»»
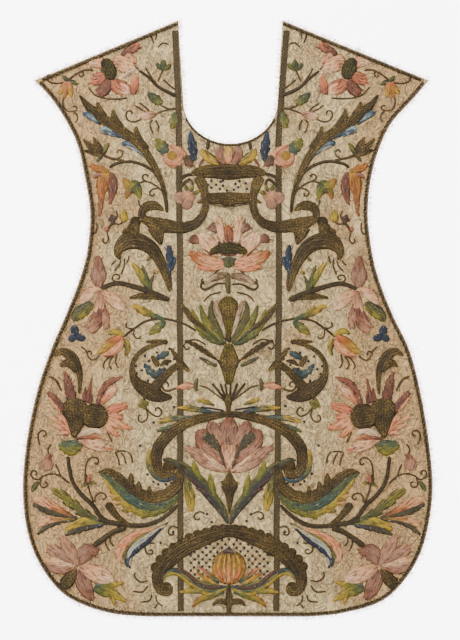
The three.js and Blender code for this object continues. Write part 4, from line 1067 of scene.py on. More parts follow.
    def mesh(self, name):
        """The gathered shapes as one smooth mesh."""
        mesh = bpy.data.meshes.new(name)
        points = np.vstack(self.points) * MM
        mesh.from_pydata(points.tolist(), [], self.faces)
        for label, values in (("tint", self.tint), ("fleck", self.fleck)):
            layer = mesh.attributes.new(label, "FLOAT_COLOR", "POINT")
            rgba = np.ones((len(points), 4), np.float32)
            rgba[:, :3] = np.vstack(values)
            layer.data.foreach_set("color", rgba.ravel())
        layer = mesh.attributes.new("thread", "FLOAT_VECTOR", "POINT")
        layer.data.foreach_set("vector", np.vstack(self.thread).astype(np.float32).ravel())
        mesh.shade_smooth()
        mesh.validate()
        return mesh


class Value:
    """A socket that adds Math nodes when it meets an operator."""

    def __init__(self, graph, socket):
        self.graph = graph
        self.socket = socket

    def math(self, operation, other=None, swap=False):
        """This value and another, or the other way round, in one Math node."""
        values = [self] if other is None else [other, self] if swap else [self, other]
        return self.graph.add("ShaderNodeMath", {"operation": operation}, *values)

    def __add__(self, other):
        return self.math("ADD", other)

    __radd__ = __add__

    def __sub__(self, other):
        return self.math("SUBTRACT", other)

    def __rsub__(self, other):
        return self.math("SUBTRACT", other, swap=True)

    def __mul__(self, other):
        return self.math("MULTIPLY", other)

    __rmul__ = __mul__

    def __truediv__(self, other):
        return self.math("DIVIDE", other)


class Finish:
    """A material's nodes."""

    def __init__(self, name, **shader):
        self.material = bpy.data.materials.new(name)
        self.material.use_nodes = True
        self.nodes = self.material.node_tree.nodes
        self.links = self.material.node_tree.links
        self.shader = next(n for n in self.nodes if n.type == "BSDF_PRINCIPLED")
        for label, value in shader.items():
            self.shader.inputs[label.replace("_", " ")].default_value = value

    def add(self, kind, settings, *values, out=0, **named):
        """Adds a node: its settings first, then its sockets, by place or by name."""
        node = self.nodes.new(kind)
        for label, value in settings.items():
            setattr(node, label, value)
        places = [*enumerate(values), *((k.replace("_", " "), v) for k, v in named.items())]
        for place, value in places:
            self.put(node.inputs[place], value)
        return Value(self, node.outputs[out])

    def put(self, socket, value):
        """Links a value to a socket, or sets a number on it."""
        if isinstance(value, Value):
            self.links.new(value.socket, socket)
        elif value is not None:
            socket.default_value = value

    def feed(self, label, value):
        """Feeds one input of the shader."""
        self.put(self.shader.inputs[label], value)

    def split(self, vector):
        """The three numbers of a vector."""
        node = self.nodes.new("ShaderNodeSeparateXYZ")
        self.links.new(vector.socket, node.inputs[0])
        return [Value(self, s) for s in node.outputs]

    def vector(self, x, y, z=0.0):
        """A vector from three numbers."""
        return self.add("ShaderNodeCombineXYZ", {}, x, y, z)

    def attribute(self, label, out):
        """What the mesh's points carry under a name: output 0 is a colour, 1 is a vector."""
        node = self.nodes.new("ShaderNodeAttribute")
        node.attribute_name = label
        return Value(self, node.outputs[out])

    def position(self):
        """Place on the object, in millimetres, as x, y and z."""
        place = self.add("ShaderNodeTexCoord", {}, out=3)
        return [v * 1000.0 for v in self.split(place)]

    def noise(self, vector, detail=2.0, roughness=0.5, **more):
        """Noise whose grain is about one unit of the vector."""
        return self.add("ShaderNodeTexNoise", {"noise_dimensions": "3D"}, Vector=vector, Scale=1.0,
                        Detail=detail, Roughness=roughness, **more)

    def magnitude(self, value):
        """A value without its sign."""
        return self.add("ShaderNodeMath", {"operation": "ABSOLUTE"}, value)

    def sine(self, value):
        """The sine of a value in radians."""
        return self.add("ShaderNodeMath", {"operation": "SINE"}, value)

    def between(self, value, low, high):
        """0 below low, 1 above high, smooth between them."""
        return self.add("ShaderNodeMapRange", {"interpolation_type": "SMOOTHSTEP"},
                        value, low, high)

    def mix(self, factor, first, second, mode="MIX"):
        """A mix of two colours."""
        node = self.nodes.new("ShaderNodeMix")
        node.data_type = "RGBA"
        node.blend_type = mode
        for place, value in ((0, factor), (6, first), (7, second)):
            if isinstance(value, tuple) and len(value) == 3:
                value = (*value, 1)
            self.put(node.inputs[place], value)
        return Value(self, node.outputs[2])

    def scale(self, colour, amount):
        """A colour made lighter or darker by a number."""
        node = self.nodes.new("ShaderNodeVectorMath")
        node.operation = "SCALE"
        self.put(node.inputs[0], colour)
        self.put(node.inputs[3], amount)
        return Value(self, node.outputs[0])

    def bump(self, height, distance, strength=1.0):
        """Relief on the shader's normal; distance is in millimetres."""
        node = self.nodes.new("ShaderNodeBump")
        node.inputs["Strength"].default_value = strength
        node.inputs["Distance"].default_value = distance * MM
        self.links.new(height.socket, node.inputs["Height"])
        self.links.new(node.outputs[0], self.shader.inputs["Normal"])


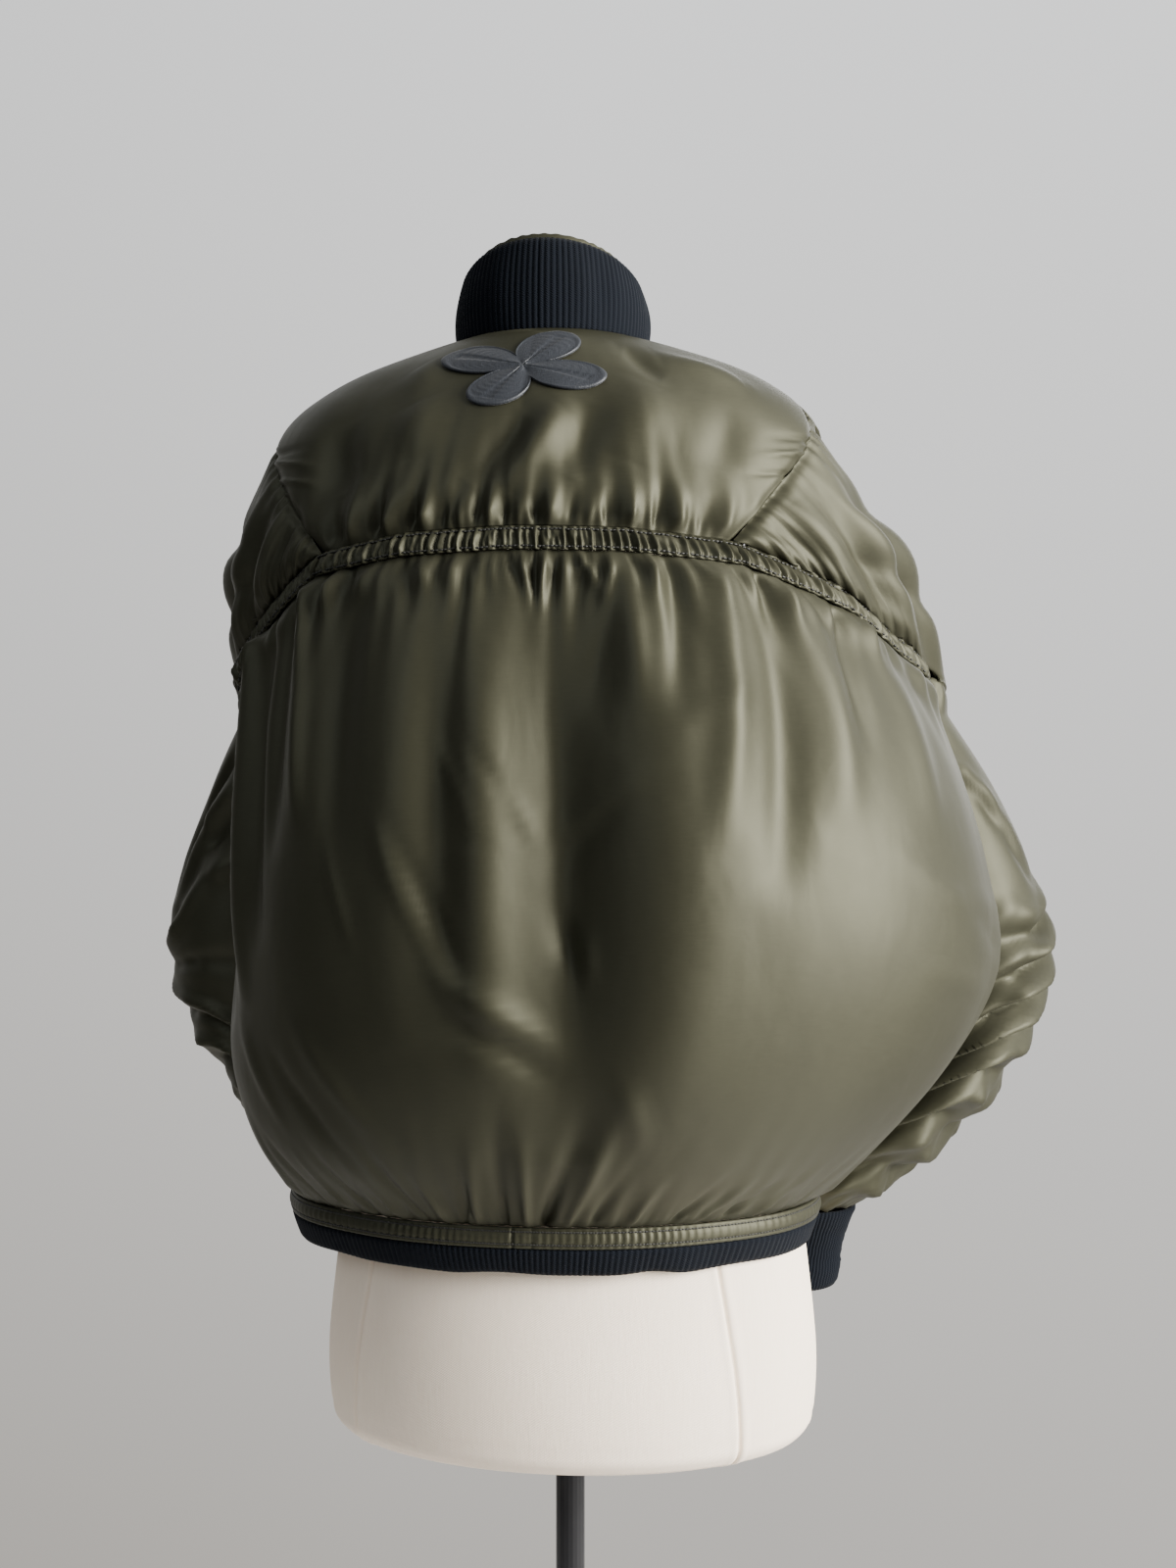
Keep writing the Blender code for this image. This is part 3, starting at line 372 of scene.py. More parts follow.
def block(size: tuple[float, float, float], crown: float) -> tuple[Array, Array]:
    """A small block about the origin: its four long edges drawn in by crown at both ends."""
    x, y, z = (value / 2 for value in size)
    rings = [(-x, 1 - crown), (-x * 0.6, 1.0), (x * 0.6, 1.0), (x, 1 - crown)]
    points = [(a, sy * y * k, sz * z * k) for a, k in rings
              for sy, sz in ((-1, -1), (1, -1), (1, 1), (-1, 1))]
    quads = [(4 * r + k, 4 * r + (k + 1) % 4, 4 * r + 4 + (k + 1) % 4, 4 * r + 4 + k)
             for r in range(3) for k in range(4)]
    return np.array(points), np.array([*quads, (3, 2, 1, 0), (12, 13, 14, 15)])


def stitches(name: str, lines: list[Array], size: tuple[float, float, float], crown: float) -> Item:
    """Rows of stitches: blocks that lie along level lines round the body."""
    frames = []
    for line in lines:
        along = unit(np.gradient(line, axis=0))
        out = unit(np.cross(along, (0.0, 0.0, 1.0)))
        frames.append(np.stack([along, out, np.cross(along, out)], axis=-1))
    many = tile(block(size, crown), np.concatenate(frames), np.concatenate(lines))
    return new_object(name, *many)


# ---- the jacket's form

@dataclass(frozen=True)
class BodyForm:
    """The jacket's body, as radii round an upright axis, on the sizes of its solids."""

    axis_x: float = 0.016
    neck_shift: tuple[float, float] = (-0.006, 0.020)
    hem: float = 0.628
    casing_width: float = 0.016
    neck: float = 1.233
    neck_front_drop: float = 0.043
    neck_radius: float = 0.068
    left_seam: float = 108.0
    right_seam: float = -116.0
    blades: tuple[float, float] = (-48.0, 46.0)
    cloth: float = 0.0030
    # Columns: the angles of the gathered back's radii, from the right edge to the left
    back_columns: tuple = (-99.0, -85.0, -73.0, -48.0, 0.0, 46.0, 70.0, 84.0)
    # Rows: rise from the hem to the casing, then one radius a column
    back_rows: tuple = (
        (0.00, 0.194, 0.194, 0.188, 0.164, 0.140, 0.160, 0.181, 0.187),
        (0.08, 0.226, 0.230, 0.222, 0.198, 0.172, 0.192, 0.205, 0.206),
        (0.20, 0.266, 0.274, 0.264, 0.235, 0.200, 0.215, 0.224, 0.218),
        (0.42, 0.316, 0.315, 0.302, 0.266, 0.210, 0.226, 0.226, 0.215),
        (0.60, 0.307, 0.308, 0.296, 0.262, 0.206, 0.222, 0.222, 0.211),
        (0.78, 0.290, 0.286, 0.270, 0.243, 0.194, 0.212, 0.218, 0.213),
        (0.92, 0.278, 0.258, 0.240, 0.213, 0.175, 0.199, 0.213, 0.220),
        (1.00, 0.268, 0.241, 0.222, 0.190, 0.158, 0.187, 0.208, 0.229),
    )
    # Height of the casing's upper edge: (angle, height)
    casing_line: tuple = (
        (-116.0, 0.985), (-99.0, 1.003), (-85.0, 1.030), (-73.0, 1.052), (-48.0, 1.079),
        (-25.0, 1.086), (0.0, 1.088), (25.0, 1.085), (46.0, 1.075), (70.0, 1.033), (84.0, 0.997),
        (108.0, 0.985),
    )
    # Radius of the side seams: (height, radius)
    side_seam: tuple = (
        (0.628, 0.184), (0.660, 0.187), (0.720, 0.188), (0.800, 0.186),
        (0.900, 0.182), (0.985, 0.176), (1.075, 0.170),
    )
    front_columns: tuple = (130.0, 155.0, 180.0)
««
= To do =
Give again, word for word, the lines of the listing, starting at its first line and ending with the line containing "self.socket = socket".

= Correct output =
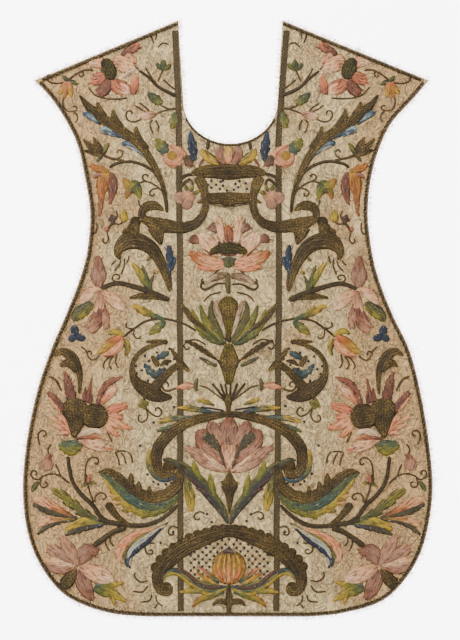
The three.js and Blender code for this object continues. Write part 4, from line 1067 of scene.py on. More parts follow.
    def mesh(self, name):
        """The gathered shapes as one smooth mesh."""
        mesh = bpy.data.meshes.new(name)
        points = np.vstack(self.points) * MM
        mesh.from_pydata(points.tolist(), [], self.faces)
        for label, values in (("tint", self.tint), ("fleck", self.fleck)):
            layer = mesh.attributes.new(label, "FLOAT_COLOR", "POINT")
            rgba = np.ones((len(points), 4), np.float32)
            rgba[:, :3] = np.vstack(values)
            layer.data.foreach_set("color", rgba.ravel())
        layer = mesh.attributes.new("thread", "FLOAT_VECTOR", "POINT")
        layer.data.foreach_set("vector", np.vstack(self.thread).astype(np.float32).ravel())
        mesh.shade_smooth()
        mesh.validate()
        return mesh


class Value:
    """A socket that adds Math nodes when it meets an operator."""

    def __init__(self, graph, socket):
        self.graph = graph
        self.socket = socket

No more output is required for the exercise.